Pronunciando para seus Congregados algumas conferências, o Pe. Fernandes as ampliou depois, e formou o volume que atualmente comentamos. Ele traz duas notas biográficas sobre jesuítas brasileiros que se ilustraram no apostolado entre os gentios da Índia portuguesa, e assim exprime a comovedora homenagem desse jesuíta luso-hindu a nossos patrícios que espalharam em sua terra a semente de Jesus Cristo. Vem, depois, a narração de todas as injustiças, infâmias, baixezas que caracterizaram a expulsão dos missionários jesuítas do Brasil ao tempo de Pombal. E, contrastando com a tristeza desse acontecimento que não era senão o prelúdio do fechamento da Companhia em todo o mundo, o Pe.
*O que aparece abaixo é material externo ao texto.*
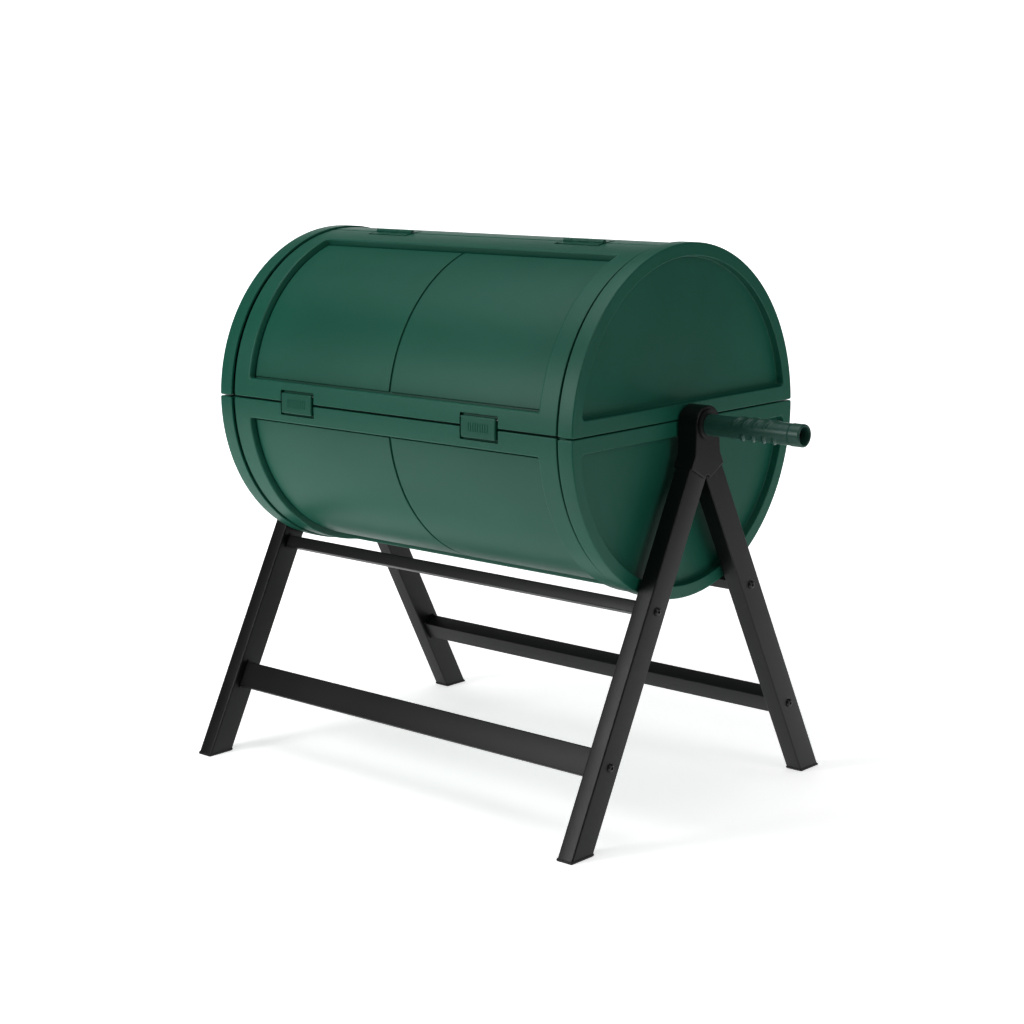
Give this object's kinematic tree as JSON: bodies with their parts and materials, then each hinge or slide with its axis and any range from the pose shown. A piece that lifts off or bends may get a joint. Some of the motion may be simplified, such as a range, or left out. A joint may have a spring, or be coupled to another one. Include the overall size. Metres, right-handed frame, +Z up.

Fernandes dá uma notícia completa sobre as atividades da Companhia de Jesus no mundo inteiro em nossos dias. De um lado a investida do demônio, do outro o atestado da plena e miserável inutilidade dessa investida.

Esta leitura é de uma extraordinária oportunidade para os dias que correm. O anti-clericalismo, o anti-jesuitismo, iludindo a ingenuidade de uns, adormecendo a indiferença de outros, avivando o mau espírito de muitos, começa a renascer um pouco por toda a parte. O livro do Pe. Fernandes, chamando a atenção do leitor sobre o verdadeiro espírito do anti-jesuitismo, sobre a assistência providencial com que Deus protege a milícia inaciana, e reproduzindo a carta do Santo Padre ao Geral da Companhia de Jesus, que é mais um testemunho da afetuosa e altissonante aprovação da Igreja à obra dos jesuítas, constitui leitura interessante e proveitosa, que a todos recomendamos.